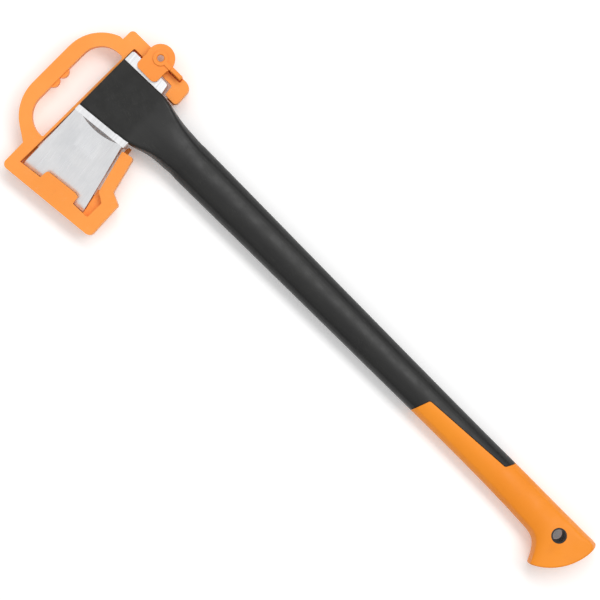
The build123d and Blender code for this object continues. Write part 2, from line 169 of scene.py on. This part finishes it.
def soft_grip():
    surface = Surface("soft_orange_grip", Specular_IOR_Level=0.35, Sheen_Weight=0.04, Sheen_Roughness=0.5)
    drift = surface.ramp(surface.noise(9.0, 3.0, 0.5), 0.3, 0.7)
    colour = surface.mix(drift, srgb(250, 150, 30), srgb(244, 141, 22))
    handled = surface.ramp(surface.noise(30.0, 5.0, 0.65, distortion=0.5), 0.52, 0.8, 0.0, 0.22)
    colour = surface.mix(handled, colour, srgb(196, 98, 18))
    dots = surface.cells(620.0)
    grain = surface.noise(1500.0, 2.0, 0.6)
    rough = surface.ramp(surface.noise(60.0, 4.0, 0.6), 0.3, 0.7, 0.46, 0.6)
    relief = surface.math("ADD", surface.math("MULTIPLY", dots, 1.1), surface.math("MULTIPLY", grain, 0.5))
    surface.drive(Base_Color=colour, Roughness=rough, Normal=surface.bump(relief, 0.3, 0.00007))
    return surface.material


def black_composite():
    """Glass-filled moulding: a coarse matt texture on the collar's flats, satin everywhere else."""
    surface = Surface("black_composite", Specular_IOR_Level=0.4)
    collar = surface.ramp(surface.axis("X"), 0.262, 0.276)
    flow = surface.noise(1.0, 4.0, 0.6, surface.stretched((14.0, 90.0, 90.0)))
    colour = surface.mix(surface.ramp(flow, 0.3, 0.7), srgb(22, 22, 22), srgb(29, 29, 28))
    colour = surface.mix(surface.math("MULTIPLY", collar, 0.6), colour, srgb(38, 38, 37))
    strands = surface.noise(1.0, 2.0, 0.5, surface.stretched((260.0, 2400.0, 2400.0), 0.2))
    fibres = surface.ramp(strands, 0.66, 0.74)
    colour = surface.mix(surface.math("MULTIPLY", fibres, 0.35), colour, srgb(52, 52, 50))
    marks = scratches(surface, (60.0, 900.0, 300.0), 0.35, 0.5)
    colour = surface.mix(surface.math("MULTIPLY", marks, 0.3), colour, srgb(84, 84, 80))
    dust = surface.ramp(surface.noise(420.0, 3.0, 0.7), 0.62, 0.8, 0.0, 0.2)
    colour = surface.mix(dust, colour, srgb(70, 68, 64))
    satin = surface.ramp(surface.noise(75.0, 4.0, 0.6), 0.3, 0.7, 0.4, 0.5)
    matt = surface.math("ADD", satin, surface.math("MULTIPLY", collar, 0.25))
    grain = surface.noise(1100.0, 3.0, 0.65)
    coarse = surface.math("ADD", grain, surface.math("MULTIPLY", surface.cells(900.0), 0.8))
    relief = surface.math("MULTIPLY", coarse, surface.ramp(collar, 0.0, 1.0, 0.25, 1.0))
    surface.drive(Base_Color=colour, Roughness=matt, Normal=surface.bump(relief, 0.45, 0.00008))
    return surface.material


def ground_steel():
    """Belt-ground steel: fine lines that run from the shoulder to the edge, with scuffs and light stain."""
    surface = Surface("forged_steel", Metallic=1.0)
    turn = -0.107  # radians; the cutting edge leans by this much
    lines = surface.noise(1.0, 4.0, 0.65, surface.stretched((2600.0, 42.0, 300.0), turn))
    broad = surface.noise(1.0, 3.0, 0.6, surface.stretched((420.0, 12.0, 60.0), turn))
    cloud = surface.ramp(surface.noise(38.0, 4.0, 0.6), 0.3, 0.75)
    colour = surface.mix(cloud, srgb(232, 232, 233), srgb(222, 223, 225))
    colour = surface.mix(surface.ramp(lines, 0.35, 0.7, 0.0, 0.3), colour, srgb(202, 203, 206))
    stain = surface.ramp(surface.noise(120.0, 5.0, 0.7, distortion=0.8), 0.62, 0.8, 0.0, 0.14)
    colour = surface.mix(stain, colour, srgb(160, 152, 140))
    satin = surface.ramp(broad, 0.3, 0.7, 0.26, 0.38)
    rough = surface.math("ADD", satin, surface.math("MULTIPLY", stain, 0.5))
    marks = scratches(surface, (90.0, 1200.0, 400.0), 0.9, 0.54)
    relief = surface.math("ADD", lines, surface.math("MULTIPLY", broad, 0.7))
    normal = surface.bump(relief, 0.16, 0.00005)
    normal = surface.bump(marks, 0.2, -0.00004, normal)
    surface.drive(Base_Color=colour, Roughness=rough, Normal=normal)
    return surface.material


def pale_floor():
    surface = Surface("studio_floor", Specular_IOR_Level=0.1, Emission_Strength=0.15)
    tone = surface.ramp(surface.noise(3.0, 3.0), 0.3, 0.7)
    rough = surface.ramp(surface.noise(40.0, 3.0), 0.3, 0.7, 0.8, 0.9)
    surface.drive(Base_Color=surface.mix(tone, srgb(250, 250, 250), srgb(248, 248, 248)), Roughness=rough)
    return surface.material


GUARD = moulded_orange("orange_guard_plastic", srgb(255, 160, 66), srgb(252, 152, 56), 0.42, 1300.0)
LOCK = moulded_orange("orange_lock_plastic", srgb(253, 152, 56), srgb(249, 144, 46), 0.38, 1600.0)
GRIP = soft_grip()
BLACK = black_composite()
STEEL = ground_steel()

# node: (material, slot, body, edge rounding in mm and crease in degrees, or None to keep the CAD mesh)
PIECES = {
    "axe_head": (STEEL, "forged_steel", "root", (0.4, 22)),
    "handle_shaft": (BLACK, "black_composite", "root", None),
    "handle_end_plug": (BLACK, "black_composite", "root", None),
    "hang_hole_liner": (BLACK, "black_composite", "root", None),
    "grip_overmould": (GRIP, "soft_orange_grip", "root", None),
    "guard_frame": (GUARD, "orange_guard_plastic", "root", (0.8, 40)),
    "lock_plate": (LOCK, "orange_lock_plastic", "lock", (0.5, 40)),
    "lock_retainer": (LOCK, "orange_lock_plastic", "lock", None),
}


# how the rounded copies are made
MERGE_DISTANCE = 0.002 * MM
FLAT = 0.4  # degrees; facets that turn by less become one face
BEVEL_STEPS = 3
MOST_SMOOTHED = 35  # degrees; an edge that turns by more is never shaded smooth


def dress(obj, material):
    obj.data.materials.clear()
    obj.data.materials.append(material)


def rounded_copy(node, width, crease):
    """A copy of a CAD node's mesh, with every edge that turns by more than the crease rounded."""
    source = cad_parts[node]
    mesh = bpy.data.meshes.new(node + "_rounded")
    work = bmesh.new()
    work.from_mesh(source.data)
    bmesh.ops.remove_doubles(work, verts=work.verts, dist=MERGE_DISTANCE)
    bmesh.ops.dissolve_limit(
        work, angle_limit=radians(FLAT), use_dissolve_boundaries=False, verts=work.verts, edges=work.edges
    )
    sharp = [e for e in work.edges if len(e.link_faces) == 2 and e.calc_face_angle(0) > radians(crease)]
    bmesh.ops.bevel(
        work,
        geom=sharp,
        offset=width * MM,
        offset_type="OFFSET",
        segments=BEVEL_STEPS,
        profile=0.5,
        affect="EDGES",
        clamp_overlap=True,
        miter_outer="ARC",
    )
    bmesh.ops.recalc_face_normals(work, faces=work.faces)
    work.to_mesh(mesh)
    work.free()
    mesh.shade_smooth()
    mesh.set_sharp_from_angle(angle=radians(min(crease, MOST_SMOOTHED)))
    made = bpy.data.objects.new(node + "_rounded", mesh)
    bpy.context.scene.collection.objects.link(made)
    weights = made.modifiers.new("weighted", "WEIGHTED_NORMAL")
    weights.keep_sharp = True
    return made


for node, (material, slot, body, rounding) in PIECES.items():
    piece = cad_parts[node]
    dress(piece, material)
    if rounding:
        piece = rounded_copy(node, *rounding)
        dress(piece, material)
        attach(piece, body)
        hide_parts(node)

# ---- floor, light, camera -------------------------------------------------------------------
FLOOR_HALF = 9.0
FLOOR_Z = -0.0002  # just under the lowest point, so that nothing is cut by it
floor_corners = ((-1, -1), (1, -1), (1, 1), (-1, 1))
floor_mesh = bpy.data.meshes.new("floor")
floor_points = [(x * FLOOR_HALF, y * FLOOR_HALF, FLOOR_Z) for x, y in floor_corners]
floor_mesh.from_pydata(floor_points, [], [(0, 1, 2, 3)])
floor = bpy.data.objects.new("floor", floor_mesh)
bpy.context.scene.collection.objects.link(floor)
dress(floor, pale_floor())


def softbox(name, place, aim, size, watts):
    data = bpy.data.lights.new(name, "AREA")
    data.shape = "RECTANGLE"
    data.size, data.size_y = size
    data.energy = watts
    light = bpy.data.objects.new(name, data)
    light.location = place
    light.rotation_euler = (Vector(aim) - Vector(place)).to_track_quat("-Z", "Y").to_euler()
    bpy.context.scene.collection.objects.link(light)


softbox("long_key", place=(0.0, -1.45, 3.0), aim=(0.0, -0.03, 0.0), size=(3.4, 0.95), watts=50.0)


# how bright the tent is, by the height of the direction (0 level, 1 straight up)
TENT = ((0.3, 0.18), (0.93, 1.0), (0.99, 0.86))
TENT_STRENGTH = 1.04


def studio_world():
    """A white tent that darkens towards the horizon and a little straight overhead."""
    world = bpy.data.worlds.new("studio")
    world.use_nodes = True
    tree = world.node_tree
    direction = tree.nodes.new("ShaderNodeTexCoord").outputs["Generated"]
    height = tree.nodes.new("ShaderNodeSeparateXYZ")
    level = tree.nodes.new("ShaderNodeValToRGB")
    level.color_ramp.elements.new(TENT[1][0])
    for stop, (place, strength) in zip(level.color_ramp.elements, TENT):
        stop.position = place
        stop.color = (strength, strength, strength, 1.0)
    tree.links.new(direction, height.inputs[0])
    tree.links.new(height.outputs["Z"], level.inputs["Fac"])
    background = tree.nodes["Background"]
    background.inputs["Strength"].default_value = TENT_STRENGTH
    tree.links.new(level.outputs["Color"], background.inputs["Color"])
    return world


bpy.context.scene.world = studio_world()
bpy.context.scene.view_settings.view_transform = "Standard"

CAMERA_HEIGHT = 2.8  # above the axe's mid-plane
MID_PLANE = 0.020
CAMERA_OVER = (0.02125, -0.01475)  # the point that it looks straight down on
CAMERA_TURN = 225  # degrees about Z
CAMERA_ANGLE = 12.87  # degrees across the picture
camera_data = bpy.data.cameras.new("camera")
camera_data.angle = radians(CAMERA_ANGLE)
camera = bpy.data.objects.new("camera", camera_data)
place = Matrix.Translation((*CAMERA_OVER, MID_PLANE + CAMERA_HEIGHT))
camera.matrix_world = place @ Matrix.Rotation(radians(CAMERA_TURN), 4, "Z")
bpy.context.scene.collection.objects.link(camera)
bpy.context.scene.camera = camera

########################################

WORK REQUIRED:
Take every line from the data above that holds "this" and copy it out.

TASK RESPONSE:
The build123d and Blender code for this object continues. Write part 2, from line 169 of scene.py on. This part finishes it.
    turn = -0.107  # radians; the cutting edge leans by this much